There’s no clear answer to these questions. But they do highlight two points about populism that all Christian religious leaders should consider before they either jump aboard or simply lambast populist movements.

How Religious Leaders Should Approach Populism

The first is that whether it’s associated with the left or right, and regardless of whether it’s located in Europe, Latin America, Asia, or North America, populism is a deeply ambiguous phenomenon. It’s one thing to critique not-so-elite political and bureaucratic elites who have run out of ideas or whose purpose has become self-perpetuation. That’s a good and often necessary thing. But populism is much better at articulating frustration and generating anger than at producing workable long-term solutions. That’s just as true in Latin America as it is in Europe.

Christians should insist we cannot emote our way through questions of poverty, wealth, and power.

This brings me to the second point: the primary political role of Christian leaders—lay, clerical, priests, ministers, bishops, or, dare I say, popes—cannot be that of proto-populist activists.

The focus of populists is forever on the immediate. Nor are they especially interested in reasoned discussion about political and economic challenges. Indeed, in a time marked by political short-termism and bombastic emotivism, we don’t need more populist tirades, whatever their political flavor, taking up oxygen in the public square, least of all from the pulpit. Dressing this up as “prophetic witness” doesn’t make it any less hyperbolic than a short four-hour lecture from the late Fidel Castro.

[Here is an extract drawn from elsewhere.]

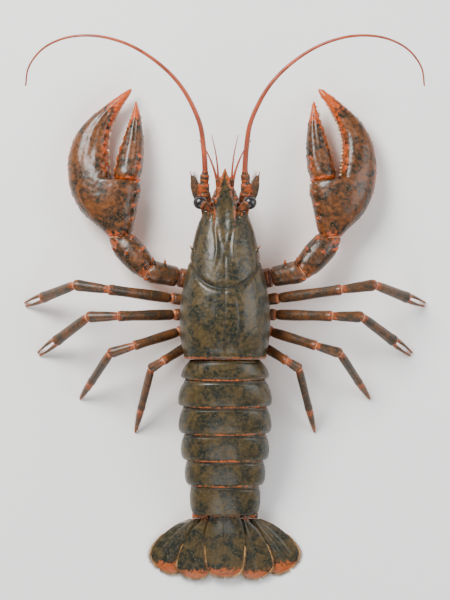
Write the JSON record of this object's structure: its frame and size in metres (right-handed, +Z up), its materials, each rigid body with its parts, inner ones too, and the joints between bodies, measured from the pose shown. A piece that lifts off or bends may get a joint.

Yes, Christians do have concrete and non-negotiable responsibilities to care for the poor. But as leaders of a faith that, at least in its orthodox versions, takes reason very seriously, Christians should insist we cannot emote our way through questions of poverty, wealth, and power. That, I’m increasingly convinced, is part of what it means for Christians to be salt and light in an age of temporal and alas, it seems, ecclesiastical populism.